European Data Protection Day: Advertising and the right to privacy in the digital space

For 18 years now, the European Data Protection Day on January 28 has focused on the central role of data protection within the EU. The day is intended to raise awareness among people living in the EU about what happens to their personal data and, above all, what rights they have with regard to its collection and processing. In doing so, the EU is signaling the great importance it attaches to the protection of personal data as a fundamental right. After all, the New York Times once dubbed the EU the "world's leading tech watchdog" when it comes to data protection. But what does the protection of personal data mean for the advertising industry?

Advertising should be impactful. However, in order to achieve a good advertising impact and avoid reaching the wrong audience, such data has long played an important role in online advertising. The collection of third-party cookies, for example, created the basis for precisely addressing the desired target group using interest targeting. In other words, this data made it possible to track people's user behavior online and create user and interest profiles based on this, which were used to address target groups.  

For a long time, these tracking processes ran in the background without the users' knowledge or consent. Before the age of data tracking, advertising was a system in which there was mutual give and take between people, media and advertisers. In the digital space, this ecosystem has been plundered by hundreds of companies, to the detriment of media and people. A mutual give and take has increasingly become an almost endless taking on the part of these companies.

The End of an Era

But with the growing awareness of data protection and the taking effect of the General Data Protection Regulation (GDPR), a stop has been put to this. Since then, website operators have been obliged to inform users about the use of third-party cookies and to obtain their consent to tracking. If users do not give this consent, i.e. if they are not willing to "accept all cookies", they may not be tracked for advertising purposes. The omnipresence of these consent or cookie banners further increased users' awareness of how intensively their behavior is tracked online. This resulted in a growing number of people who have become invisible to the industry's conventional tracking and targeting methods.

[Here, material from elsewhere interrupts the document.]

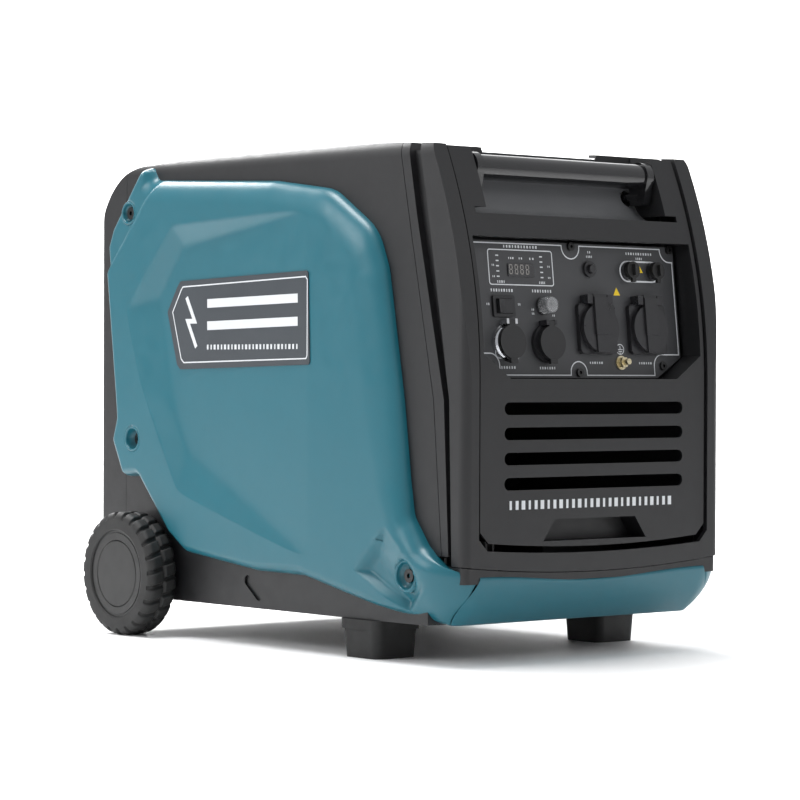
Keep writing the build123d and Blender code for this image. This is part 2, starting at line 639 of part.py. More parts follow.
# ---- mains outlets with sprung lids ----
PIN_V, PIN_W, PIN_R = 30.5, 8.0, 1.5     # lid hinge, from the outlet's centre
with BuildPart() as outlets:
    for x, v in OUTLETS:
        with BuildSketch(on_panel(x, v)):
            RectangleRounded(50, 50, 5)
            Circle(19.5, mode=Mode.SUBTRACT)
        extrude(amount=5)
        with BuildSketch(on_panel(x, v, -16)):
            Circle(15.2)
        extrude(amount=13)
        with BuildSketch(on_panel(x, v, -3)):
            Circle(15.2)
            Circle(13.5, mode=Mode.SUBTRACT)
        extrude(amount=3)
        with BuildSketch(on_panel(x, v)):
            Circle(19.5)
            Circle(13.5, mode=Mode.SUBTRACT)
        extrude(amount=1.5)
        # the two live contacts sink into the floor of the well
        with BuildSketch(on_panel(x, v, -3)):
            with GridLocations(19, 1, 2, 1):
                Circle(2.4)
        extrude(amount=-10, mode=Mode.SUBTRACT)
        # ears for the lid's hinge pin
        for side in (-1, 1):
            with BuildSketch(on_panel(x + side * 13.5, v + PIN_V - 2)):
                Rectangle(7, 9)
            extrude(amount=11)
            with BuildPart(mode=Mode.PRIVATE) as pin_hole:
                with BuildSketch(Plane(origin=PANEL.from_local_coords(Vector(x, v + PIN_V, PIN_W)),
                                       x_dir=(0, 1, 0), z_dir=(1, 0, 0))):
                    Circle(PIN_R + RUNNING)
                extrude(amount=40, both=True)
            add(pin_hole.part, mode=Mode.SUBTRACT)
save(outlets.part, "outlets")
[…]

In recent years, this has been compounded by the extinction of third-party cookies on the part of browser operators, whose imminent burial has now been finally sealed by Google. Almost four years after Apple and Mozilla blocked third-party cookies in their Safari and Firefox browsers, Google is now following suit. By the end of the year, the top dog will automatically block third-party cookies in its Chrome browser. These developments represent a major challenge for an industry that for decades has taken user data for granted.

What's next?

New, cookieless alternatives are now urgently needed. Most of the alternatives discussed so far are characterized by one thing in particular. They are looking for ways to replace cookie technology with other tracking methods. These include, for example, universal IDs, first party data or Google's new privacy sandbox. It is clear that these new solutions are still aimed at measuring and categorizing user behaviour and people's interests. The only promise: Data protection and the degree of anonymization would be significantly higher. However, nobody really wants to do without the collection of this data.

Users' wishes to protect their privacy on the internet will remain. And this protection is also their right, as the EU emphasizes, not least on days like these. The advertising industry should therefore set itself the task of developing targeting alternatives that enable accurate targeting and high advertising impact without collecting user data.  Our Choice-Driven Advertising (CDA) approach focuses on user self-determination. Users decide for themselves which video they want to watch from a selection of commercials from different advertisers. This choice creates organic interest targeting without collecting and analyzing user data.

Our annual advertising effectiveness studies show that this approach not only ensures a very high level of data protection and privacy for consumers, but also guarantees advertisers a high level of advertising effectiveness. Data protection does not rule out successful advertising. On the contrary, the results of the studies show that self-determination in advertising consumption actually has a positive influence on advertising impact.